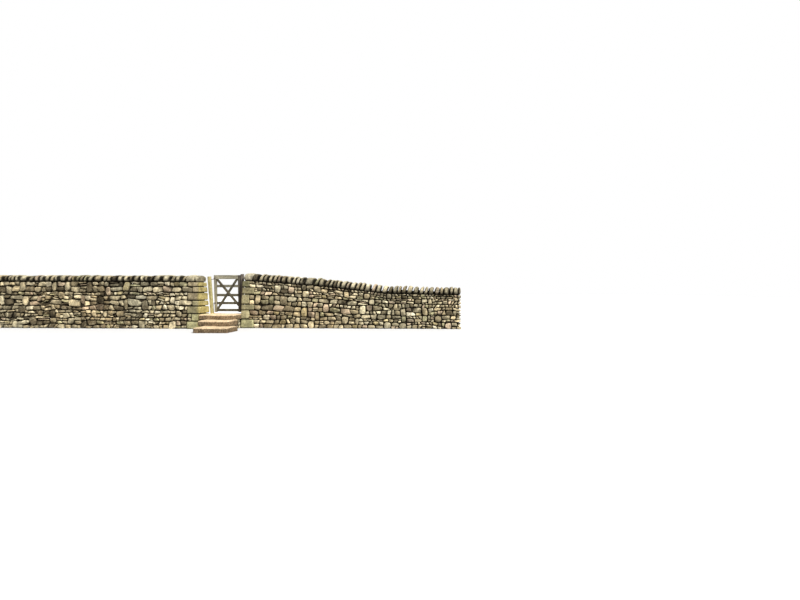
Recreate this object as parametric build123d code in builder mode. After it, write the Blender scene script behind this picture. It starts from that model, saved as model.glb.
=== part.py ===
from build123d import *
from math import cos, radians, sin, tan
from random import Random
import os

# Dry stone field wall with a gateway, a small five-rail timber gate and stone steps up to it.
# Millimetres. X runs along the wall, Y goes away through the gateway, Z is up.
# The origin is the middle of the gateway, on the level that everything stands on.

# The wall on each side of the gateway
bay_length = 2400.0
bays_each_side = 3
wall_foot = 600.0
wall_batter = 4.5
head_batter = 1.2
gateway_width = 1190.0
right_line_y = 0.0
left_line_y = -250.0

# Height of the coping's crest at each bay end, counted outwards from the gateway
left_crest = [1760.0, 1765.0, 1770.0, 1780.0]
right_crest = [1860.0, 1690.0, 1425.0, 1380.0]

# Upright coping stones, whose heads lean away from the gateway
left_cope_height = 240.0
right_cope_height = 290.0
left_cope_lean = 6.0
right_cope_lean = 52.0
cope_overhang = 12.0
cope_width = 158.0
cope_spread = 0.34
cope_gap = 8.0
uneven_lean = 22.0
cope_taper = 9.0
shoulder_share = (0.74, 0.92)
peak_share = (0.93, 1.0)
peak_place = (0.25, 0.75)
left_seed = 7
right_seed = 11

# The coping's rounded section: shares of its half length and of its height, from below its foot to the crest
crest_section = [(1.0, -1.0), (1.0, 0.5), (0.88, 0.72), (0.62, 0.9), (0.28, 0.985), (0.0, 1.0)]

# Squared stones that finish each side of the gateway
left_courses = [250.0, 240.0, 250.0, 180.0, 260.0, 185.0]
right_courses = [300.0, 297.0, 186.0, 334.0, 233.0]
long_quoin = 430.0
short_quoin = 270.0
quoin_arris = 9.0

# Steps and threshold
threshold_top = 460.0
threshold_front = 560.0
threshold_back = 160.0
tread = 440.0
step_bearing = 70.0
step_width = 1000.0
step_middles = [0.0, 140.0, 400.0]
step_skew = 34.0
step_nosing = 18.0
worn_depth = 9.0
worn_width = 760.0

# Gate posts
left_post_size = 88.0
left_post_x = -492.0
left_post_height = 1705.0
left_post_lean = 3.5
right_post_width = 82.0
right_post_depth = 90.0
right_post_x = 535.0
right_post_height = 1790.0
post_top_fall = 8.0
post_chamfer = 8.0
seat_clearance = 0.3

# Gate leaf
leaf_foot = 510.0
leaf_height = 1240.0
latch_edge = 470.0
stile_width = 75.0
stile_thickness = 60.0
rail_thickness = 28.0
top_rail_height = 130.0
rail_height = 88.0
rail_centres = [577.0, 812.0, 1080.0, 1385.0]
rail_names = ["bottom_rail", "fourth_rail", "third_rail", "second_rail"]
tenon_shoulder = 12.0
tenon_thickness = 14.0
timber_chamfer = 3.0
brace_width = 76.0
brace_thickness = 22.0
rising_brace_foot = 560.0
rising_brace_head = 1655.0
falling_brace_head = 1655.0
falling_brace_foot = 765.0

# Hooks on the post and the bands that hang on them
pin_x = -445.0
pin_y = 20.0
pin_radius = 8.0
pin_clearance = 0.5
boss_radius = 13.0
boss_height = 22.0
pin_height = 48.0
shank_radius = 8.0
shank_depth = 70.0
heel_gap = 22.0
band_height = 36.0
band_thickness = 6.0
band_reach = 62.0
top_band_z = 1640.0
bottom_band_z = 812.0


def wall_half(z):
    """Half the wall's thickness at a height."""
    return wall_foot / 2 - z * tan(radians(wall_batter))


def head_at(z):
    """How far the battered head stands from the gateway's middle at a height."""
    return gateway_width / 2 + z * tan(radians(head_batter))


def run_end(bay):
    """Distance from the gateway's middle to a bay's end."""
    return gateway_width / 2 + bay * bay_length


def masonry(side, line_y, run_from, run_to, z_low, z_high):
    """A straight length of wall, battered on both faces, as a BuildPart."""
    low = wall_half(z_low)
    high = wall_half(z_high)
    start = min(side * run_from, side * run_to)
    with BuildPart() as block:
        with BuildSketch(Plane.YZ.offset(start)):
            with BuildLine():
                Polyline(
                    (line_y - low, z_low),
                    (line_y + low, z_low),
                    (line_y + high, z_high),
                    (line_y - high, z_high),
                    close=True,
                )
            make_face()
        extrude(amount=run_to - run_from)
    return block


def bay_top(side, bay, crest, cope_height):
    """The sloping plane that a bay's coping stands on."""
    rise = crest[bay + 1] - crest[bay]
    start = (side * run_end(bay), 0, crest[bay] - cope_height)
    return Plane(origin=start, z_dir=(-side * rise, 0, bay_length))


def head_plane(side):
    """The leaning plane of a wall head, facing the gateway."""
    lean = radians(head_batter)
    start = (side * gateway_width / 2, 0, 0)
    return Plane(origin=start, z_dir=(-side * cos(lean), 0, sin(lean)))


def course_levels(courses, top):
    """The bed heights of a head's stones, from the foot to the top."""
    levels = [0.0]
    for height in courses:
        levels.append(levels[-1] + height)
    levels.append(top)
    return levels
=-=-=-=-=
*Work required*:
Give back the data above exactly as it appears.

*Exercise output*:
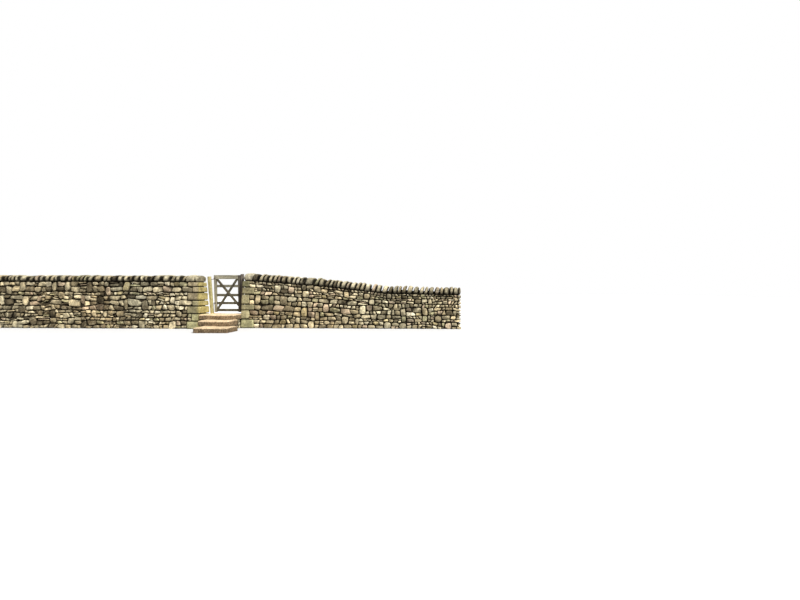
Recreate this object as parametric build123d code in builder mode. After it, write the Blender scene script behind this picture. It starts from that model, saved as model.glb.
=== part.py ===
from build123d import *
from math import cos, radians, sin, tan
from random import Random
import os

# Dry stone field wall with a gateway, a small five-rail timber gate and stone steps up to it.
# Millimetres. X runs along the wall, Y goes away through the gateway, Z is up.
# The origin is the middle of the gateway, on the level that everything stands on.

# The wall on each side of the gateway
bay_length = 2400.0
bays_each_side = 3
wall_foot = 600.0
wall_batter = 4.5
head_batter = 1.2
gateway_width = 1190.0
right_line_y = 0.0
left_line_y = -250.0

# Height of the coping's crest at each bay end, counted outwards from the gateway
left_crest = [1760.0, 1765.0, 1770.0, 1780.0]
right_crest = [1860.0, 1690.0, 1425.0, 1380.0]

# Upright coping stones, whose heads lean away from the gateway
left_cope_height = 240.0
right_cope_height = 290.0
left_cope_lean = 6.0
right_cope_lean = 52.0
cope_overhang = 12.0
cope_width = 158.0
cope_spread = 0.34
cope_gap = 8.0
uneven_lean = 22.0
cope_taper = 9.0
shoulder_share = (0.74, 0.92)
peak_share = (0.93, 1.0)
peak_place = (0.25, 0.75)
left_seed = 7
right_seed = 11

# The coping's rounded section: shares of its half length and of its height, from below its foot to the crest
crest_section = [(1.0, -1.0), (1.0, 0.5), (0.88, 0.72), (0.62, 0.9), (0.28, 0.985), (0.0, 1.0)]

# Squared stones that finish each side of the gateway
left_courses = [250.0, 240.0, 250.0, 180.0, 260.0, 185.0]
right_courses = [300.0, 297.0, 186.0, 334.0, 233.0]
long_quoin = 430.0
short_quoin = 270.0
quoin_arris = 9.0

# Steps and threshold
threshold_top = 460.0
threshold_front = 560.0
threshold_back = 160.0
tread = 440.0
step_bearing = 70.0
step_width = 1000.0
step_middles = [0.0, 140.0, 400.0]
step_skew = 34.0
step_nosing = 18.0
worn_depth = 9.0
worn_width = 760.0

# Gate posts
left_post_size = 88.0
left_post_x = -492.0
left_post_height = 1705.0
left_post_lean = 3.5
right_post_width = 82.0
right_post_depth = 90.0
right_post_x = 535.0
right_post_height = 1790.0
post_top_fall = 8.0
post_chamfer = 8.0
seat_clearance = 0.3

# Gate leaf
leaf_foot = 510.0
leaf_height = 1240.0
latch_edge = 470.0
stile_width = 75.0
stile_thickness = 60.0
rail_thickness = 28.0
top_rail_height = 130.0
rail_height = 88.0
rail_centres = [577.0, 812.0, 1080.0, 1385.0]
rail_names = ["bottom_rail", "fourth_rail", "third_rail", "second_rail"]
tenon_shoulder = 12.0
tenon_thickness = 14.0
timber_chamfer = 3.0
brace_width = 76.0
brace_thickness = 22.0
rising_brace_foot = 560.0
rising_brace_head = 1655.0
falling_brace_head = 1655.0
falling_brace_foot = 765.0

# Hooks on the post and the bands that hang on them
pin_x = -445.0
pin_y = 20.0
pin_radius = 8.0
pin_clearance = 0.5
boss_radius = 13.0
boss_height = 22.0
pin_height = 48.0
shank_radius = 8.0
shank_depth = 70.0
heel_gap = 22.0
band_height = 36.0
band_thickness = 6.0
band_reach = 62.0
top_band_z = 1640.0
bottom_band_z = 812.0


def wall_half(z):
    """Half the wall's thickness at a height."""
    return wall_foot / 2 - z * tan(radians(wall_batter))


def head_at(z):
    """How far the battered head stands from the gateway's middle at a height."""
    return gateway_width / 2 + z * tan(radians(head_batter))


def run_end(bay):
    """Distance from the gateway's middle to a bay's end."""
    return gateway_width / 2 + bay * bay_length


def masonry(side, line_y, run_from, run_to, z_low, z_high):
    """A straight length of wall, battered on both faces, as a BuildPart."""
    low = wall_half(z_low)
    high = wall_half(z_high)
    start = min(side * run_from, side * run_to)
    with BuildPart() as block:
        with BuildSketch(Plane.YZ.offset(start)):
            with BuildLine():
                Polyline(
                    (line_y - low, z_low),
                    (line_y + low, z_low),
                    (line_y + high, z_high),
                    (line_y - high, z_high),
                    close=True,
                )
            make_face()
        extrude(amount=run_to - run_from)
    return block


def bay_top(side, bay, crest, cope_height):
    """The sloping plane that a bay's coping stands on."""
    rise = crest[bay + 1] - crest[bay]
    start = (side * run_end(bay), 0, crest[bay] - cope_height)
    return Plane(origin=start, z_dir=(-side * rise, 0, bay_length))


def head_plane(side):
    """The leaning plane of a wall head, facing the gateway."""
    lean = radians(head_batter)
    start = (side * gateway_width / 2, 0, 0)
    return Plane(origin=start, z_dir=(-side * cos(lean), 0, sin(lean)))


def course_levels(courses, top):
    """The bed heights of a head's stones, from the foot to the top."""
    levels = [0.0]
    for height in courses:
        levels.append(levels[-1] + height)
    levels.append(top)
    return levels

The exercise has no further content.